In my case they solved a fit issue: I wouldn’t be able to hold an aero hoods position as my knees would massage my breakfast with the standard cranks. That’s no longer an issue now. I might even get even shorter cranks next time.

I was wondering the same. I geared down (slightly easier gears) by choosing a chainring with less teeth to compensate for the slightly quicker cadence I anticipated. My experience bears that out, my self-selected cadence is 3–4 rpm higher, and the difference is basically the ratio of the crank lengths.

I’m not sure why you’d want to gear up :man_shrugging:

Why would they make more power, though? What is the rationale behind that?

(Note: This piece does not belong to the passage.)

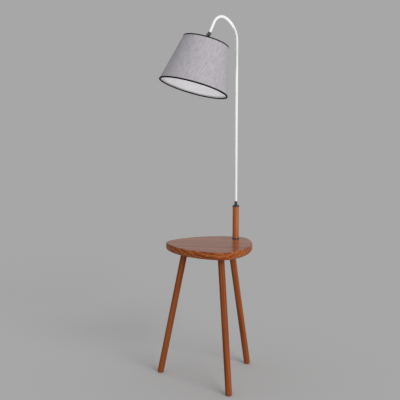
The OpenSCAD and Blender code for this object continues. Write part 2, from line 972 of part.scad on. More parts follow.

Theories I’ve heard: better recruitment of larger posterior chain muscles, lower waste metabolite generation from shorter muscle contraction, better oxygen intake from less restriction of the diaphragm, less double-taxing of calves, better concentration of effort over the pedal stroke.

1 Like

Not quite what you asked for but reasons I haven’t gone for it yet:

  • I already have a 34 at the back, don’t really want anything bigger, and shorter cranks would require that given how much I climb (because the shorter crank means less leverage means different feel to climbing with the same gears).
  • Do you really have such big issues? I realised I don’t, not really. If it ain’t broke…
  • I feel like my saddle to bar drop is already fairly high. I don’t particularly want to increase, which I would have to if I moved to a shorter crank (because the saddle needs to go up to compensate and I already have max spacers).